On a normal day in Jazaar road in Riyadh, Khartoum we saw a lady bring an old wall to life. That wall went from a beige empty surface to a colorful piece of art that is familiar to the streets of Khartoum.
That person was none other than Assil Diab (aka Sudalove). A Sudanese graffiti artist who lives in Doha, Qatar. We tried to curb our excitement, took a deep breath and had a chat with her about the journey she began to make the city a big art gallery.
Assil Diab (Credit: Ahmed Shaheen)
500 Words Magazine: Is there a specific message you’re trying to send using your art?
Sudalove: People will interpret what you’re saying in your visual art based upon their own worldview. However, there are many messages I am trying to convey in my art. These messages draw on titles and issues in our surroundings and environment which include recycling, life/death, religion, politics, poverty, race, and even financial issues. When it comes to my abstract art, I feel like abstract art gives you the freedom to explore the artwork and assign your own meaning to the piece. Abstract art is open to interpretation, and that is one of the beautiful things about it.

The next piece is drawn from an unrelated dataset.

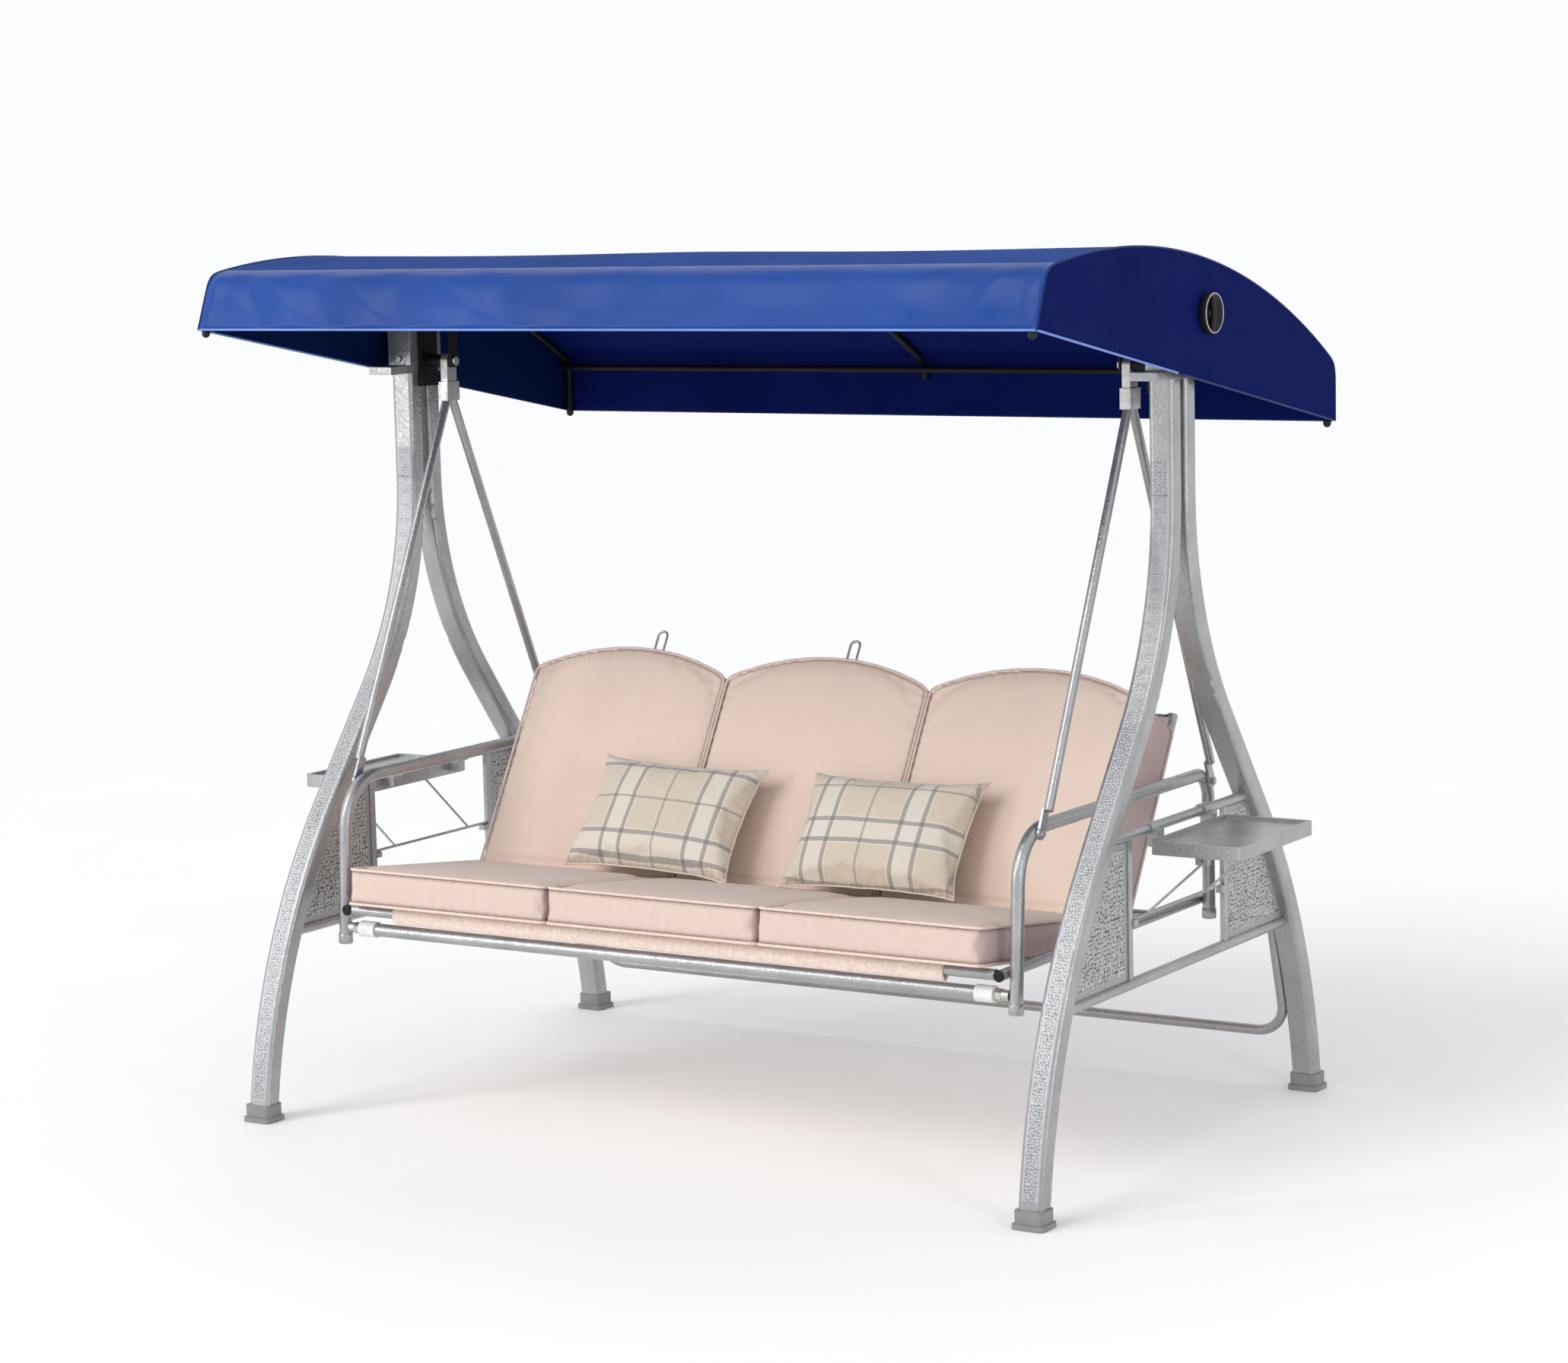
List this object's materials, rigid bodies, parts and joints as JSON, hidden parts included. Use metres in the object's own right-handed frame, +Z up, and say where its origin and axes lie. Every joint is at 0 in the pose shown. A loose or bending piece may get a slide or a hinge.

Graffiti is such a male-dominated space; how do you find the feminist angle of your work, in taking over this space for yourself?
Standing in 90 degrees heat, physically working with paint fumes everywhere, is what you go through as a graffiti artist in the summer for instance. The fact that there are fewer females in the graffiti industry than there are men is because statistically, men are more prone to getting in trouble than women.
I think most people are taken aback by the fact that I am a Sudanese, Muslim, female taking up this rather masculine/macho street art form. I’ve always been a tomboy so it was easy for me to fit in the genre. I could defuse a situation with police just by being there.
My attitude has always just been that I focus on my work and not what race or gender I am, but eventually I became rather interested to put Sudan out there on the map, especially in the street art scene.
Assil next to one of her pieces in Doha (Credit: Timothy Carr)
Do you ever have issues in the streets specific to being a woman?
It depends which country I’m tagging in. But it’s mostly harassment from men and people who think I want to start war by writing political stuff everywhere. This older man once stopped me on Al Matar (Airport) Street in Khartoum, I was tagging a quick throw-up of “K-Town” and he accused me of writing a statement of opposition against the government and obstructing, before I had to school him on the English language and explain what “K-town” meant. But that was the only time I got into it, most of my other bombing experiences were all love
Sudan and Sudanese-ness seem linked to your work in a lot of ways, especially with your name –
Graffiti artists’ work is shaped by those perceptions, experiences and the world around them. And nothing may be more impactful than where the artist is from. The street/graffiti name “Sudalove” I go by represents my home country, Sudan, since my work touches upon many subjects and places, I wanted to take Sudan with me everywhere. My identity does not rely on being Sudanese or a female, but I like bringing what I know back home and taking home with me where I go and whenever I leave a mark.
How do you navigate the complexities of identity, being Sudanese but spending most of your life in Qatar?
I was born in Bucharest, Romania, grew up in Qatar, and obtained my BFA from Richmond, Virginia. I think I appreciate Sudan because I do not live there. It has strengthened my relationship with it because I keep missing it. So whenever I am there on a little vacation I try to tag as many walls as I possibly can. Tagging and bombing is different in Sudan because there is much more of a pedestrian culture than we have here in Qatar. It’s much more intimate in Sudan because people stop and get up close with the art.
At first, I was just trying to do something that people would look at and be like “Oh that’s cool.” But then I realized I wanted to affect people just like the first tag I did back home and the response I got from everyone – that affected me. I wanted to inspire people to love their community.
When I am Assil Diab, I’m merely a graphic designer residing in the Middle East, but when I am Sudalove I have an individual identity that you self-select and self-categorize, an identity related to other social groups from and outside the art scene.
Art of the street in contrast to art in a gallery is very direct as the public have a way of accessing it that most of the time they normally wouldn’t – does this factor into you choosing graffiti over other methods?
I choose to practice my artwork in graffiti rather than other mediums because it is simply public art. When I paint a wall I am opening a dialogue with the public, in contrast to keeping some artwork in a gallery where I would be limiting my audience. Graffiti in the other hand is unlimited audience, I’m speaking to the world – it is my way to express environmental, social and political messages and a whole genre of artistic expression merely using spray paint. Graffiti can simultaneously serve a public good through its nuanced social commentary and its’ shapes and colors.
There is an explosion of street design in Khartoum now – where do you see or hope to see this going?
That is true, I’ve seen lots of murals painted in the last year. If Graffiti is put in a good cause, it can do good for social development, founding art schools in low-income neighborhoods and partnering with the police to paint murals in neglected and shabby areas.
Personally, Khartoum to me is one large worn-out canvas that yearns for some color, and also because the street art culture is almost non-existent, that’s why it has been my favorite place to paint.